Hamilton recognized the potential of the post office to bring in revenue for the country.  In his January 16, 1795 Report on the Public Credit, Hamilton proposed that the funds from the post office should be placed into a “sinking fund.”  Hamilton stated:

“It will hardly have been unnoticed that the Secretary has been, thus far, silent on the subject of the Post Office.  The reason is, that he has had in view the application of the revenue, arising from that source, to the purpose of a sinking fund….[Hamilton described the revenue that the Postmaster General estimated could be derived from the Post Office.]…Under this impression, the Secretary proposes that the net product of the Post Office…be applied…to the discharge of the existing public debt, either by purchases of stock in the market, or by payments on account of the principal, as shall appear to them most advisable, in conformity to public engagements; to continue so vested, until the whole of the debt shall be discharged.”

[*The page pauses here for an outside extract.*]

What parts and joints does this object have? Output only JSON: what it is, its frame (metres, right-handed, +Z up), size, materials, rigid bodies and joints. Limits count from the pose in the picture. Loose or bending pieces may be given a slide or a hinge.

Hamilton was also involved in helping the postal service with legal challenges it faced as it tried to modernize.  In August of 1786,  Postmaster General Ebenezer Hazard asked Hamilton to provide an opinion on how the Post Office should proceed with enforcing contracts with private stagecoaches without the Postal Service losing money or being forced to accept inadequate service.  These companies had contracted with the government to provide stagecoach service, but had been flaunting the legal requirements of the Post Office Ordinance of 1782.  Hamilton brilliantly answered Hazard’s questions and provided a legal opinion for the Post Office to use to inform the private stagecoach companies of the requirements they needed to meet to uphold the contract.

To wrap up- the Post Office is awesome.  It’s one of the oldest institutions in America, and it played an important role in our economic history and in our national infrastructure.  And you may only be able to send letters on Saturday for a limited time- so send those Saturday packages, cards, and letters while you still can!

A smiling mailman holds a Flat Rate Box.